Pekünlü, 33, is a thoughtful woman with melancholy eyes. She studied painting and earns a living as an artist and teacher. Right now, however, she's a "Gezi" protagonist. She's been there since the beginning, since the night of May 27, when members of a citizens' initiative stood in front of approaching bulldozers to protect the park. She calls her own organization Müterekler, or "The Commons," which, as she explains, is an umbrella organization for a wide range of groups: environmentalists, urban planners, refugee relief workers and women's rights activists.
Taming Disobedient Children
From the standpoint of the strictly Islamic AKP supporters, a Turkish woman like Pekünlü shouldn't exist: someone who calls herself a feminist, unmarried, childless, her head full of fancy ideas.
"The whole world knows that it's about more than just a park and police brutality.
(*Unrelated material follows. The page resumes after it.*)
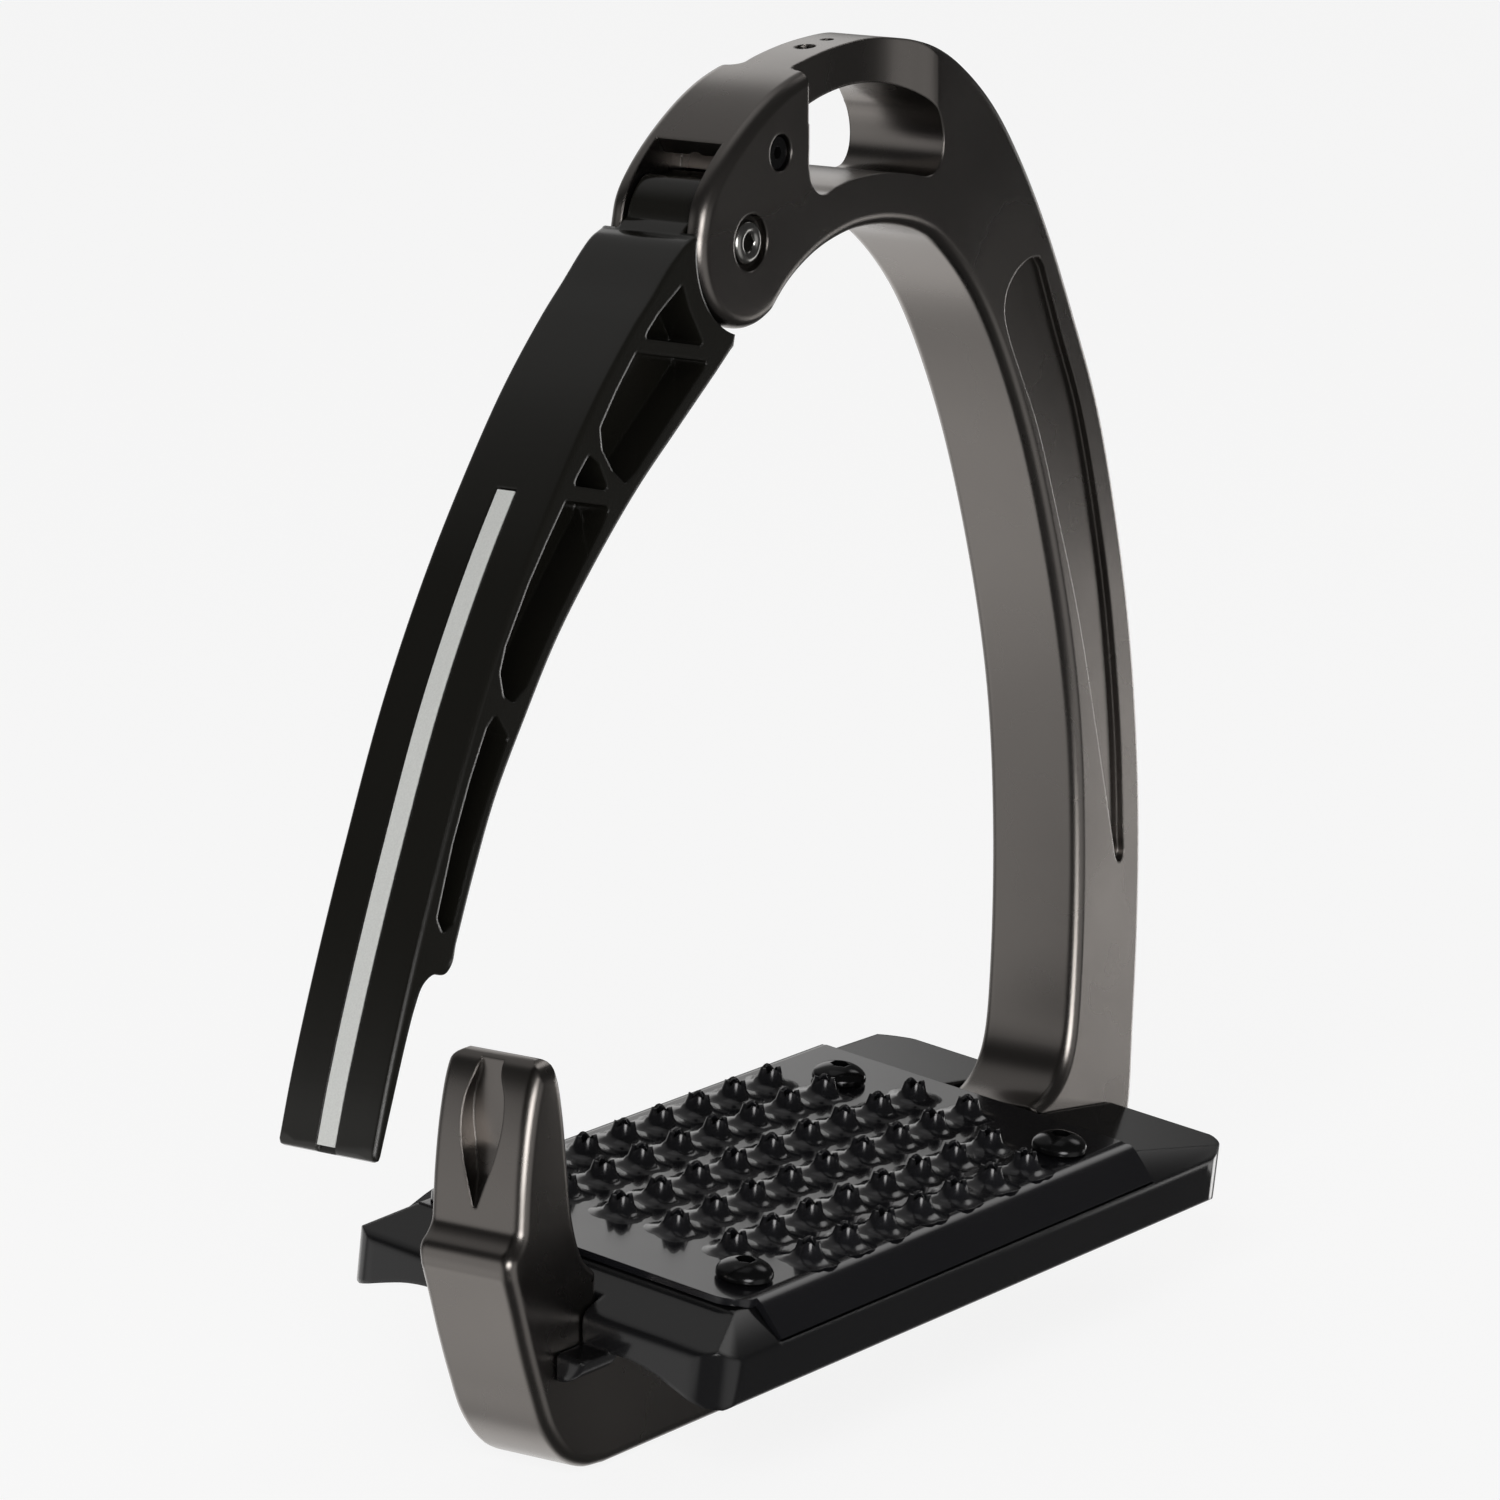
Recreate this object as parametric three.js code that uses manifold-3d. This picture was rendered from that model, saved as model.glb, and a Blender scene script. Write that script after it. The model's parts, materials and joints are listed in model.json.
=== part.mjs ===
// Safety stirrup iron with an opening side arm. Millimetres, +Z up.
// X runs across the foot opening with the opening arm on the -X side, -Y is the front.
// The origin is on the lowest line of the keel, midway between the two sides.
import * as THREE from 'three';
import { mergeVertices } from 'three/addons/utils/BufferGeometryUtils.js';
import Module from 'manifold-3d';

const wasm = await Module();
wasm.setup();

const degrees = THREE.MathUtils.degToRad;

// ---- driving dimensions -------------------------------------------------
const DEPTH = 15.5;                    // frame and arm, front to back
const GAP = 0.3;                       // clearance between touching pieces
const PIN = { x: -21.2, z: 158.7 };    // hinge axis, runs along Y
const EAR_RADIUS = 11.4;               // rounded end of each hinge ear
const EAR_THICKNESS = 2.4;
const KNUCKLE_RADIUS = 8.6;
const KNUCKLE_HALF = 4.3;              // half its width, between the washers
const HEEL_RADIUS = 10.9;              // raised back of the knuckle
const POCKET_RADIUS = 9;               // hinge pocket between the ears
const HEEL_CLEARANCE = 11.3;           // where the pocket makes room for the heel
const SHOULDER_RADIUS = 12.2;          // where the arm widens outside the ears
const SLOT = { left: -7.8, right: 24.2, high: 176.6 };
const BAR = { halfDepth: 4, low: 172.2, top: 182 };
const TREAD_TILT = degrees(7.1);   // front edge lower
const TREAD_HEIGHT = 27.7;             // top of the grip plate at mid depth
const TREAD = { left: -60, right: 70.5, halfDepth: 31.3, under: -9.4, low: -12, top: -1.3 };
const PLATE = { left: -50.3, right: 44.6, flat: 26.4, thickness: 1, lip: 31, drop: 4.6 };
const FLANGE = { left: -46, right: 45.4 };
const KEEL_SEAT = TREAD.under - GAP;
const NOTCH = { left: -55.6, right: 49.6, halfWidth: DEPTH / 2 + 0.35 };
const TOOTH = { pitch: 8.8, base: 3.6, height: 3, tip: 0.5 };
const TOOTH_ROWS = [                   // depth position, first tooth, count
  [-22.9, -29.4, 7],
  [-14.6, -34.8, 8],
  [-5.1, -34.8, 9],
  [3.9, -35.2, 9],
  [13.3, -35.4, 8],
  [20.7, -29.4, 7],
];
const PLATE_SCREWS = [
  ['front_left', -41.8, -21.3],
  ['front_right', 34, -21.8],
  ['back_left', -41.8, 15.3],
  ['back_right', 33, 15.3],
];
const KEEL_BOLTS = [['left', -30], ['right', 26]];
const KEEL_BOLT_DEPTH = -2;            // position front to back, in the tread's frame
const PIN_RADIUS = 2.5;
const PIN_HEAD_RADIUS = 3.3;
const BUSH = { inner: 2.8, outer: 3.4, from: 0.25, length: 3.8 };  // from: distance off mid depth
const WASHER = { radius: 5.2, from: 4.58, thickness: 0.5 };
const PLUNGER_BORE = { x: -4, z: 176.5, towardX: -0.9318, towardZ: -0.363, radius: 1.45 };
const CHEEK_SCREW = { x: -14.4, z: 169.8, radius: 1.75 };
const TENSION = { x: 2.4, radius: 1.45, depth: 5.6, foot: 178.5 };
const LOCK = { x: 7.6, radius: 0.9, depth: 5, foot: 177.4 };
const STRIP_HALF_WIDTH = 1.4;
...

The government's list of sins is long," she says, and then she begins to name them: the predatory exploitation of the environment, an unbridled construction boom, virtually uninhibited capitalism. In addition, says Pekünlü, Erdogan intimidates minorities and members of the opposition, and he tries to control the media and keep down the women's rights movement. He wants to use new laws to prevent people from drinking beer after work, and he has even tried to crack down on kissing in public.
"When it comes to women, the prime minister talks about our bodies as if they belonged to him," says Pekünlü. "He dictates to us how many children we should have and he wants to ban abortions, and yet he does nothing against the so-called honor killings, and against the daily acts of violence against women."
"Don't tell me how to live my life, what I should say and how I should dress, and what I should think, eat and drink. You are not my father," columnist Ahmet Hakan writes in an open letter to the prime minister.
But the nation's father figure remains determined to tame his disobedient children, using the power of the majority. After returning from a trip to North Africa last Friday, he told about 10,000 cheering supporters: "May Allah preserve our fraternity and unity. We will have nothing to do with fighting and vandalism."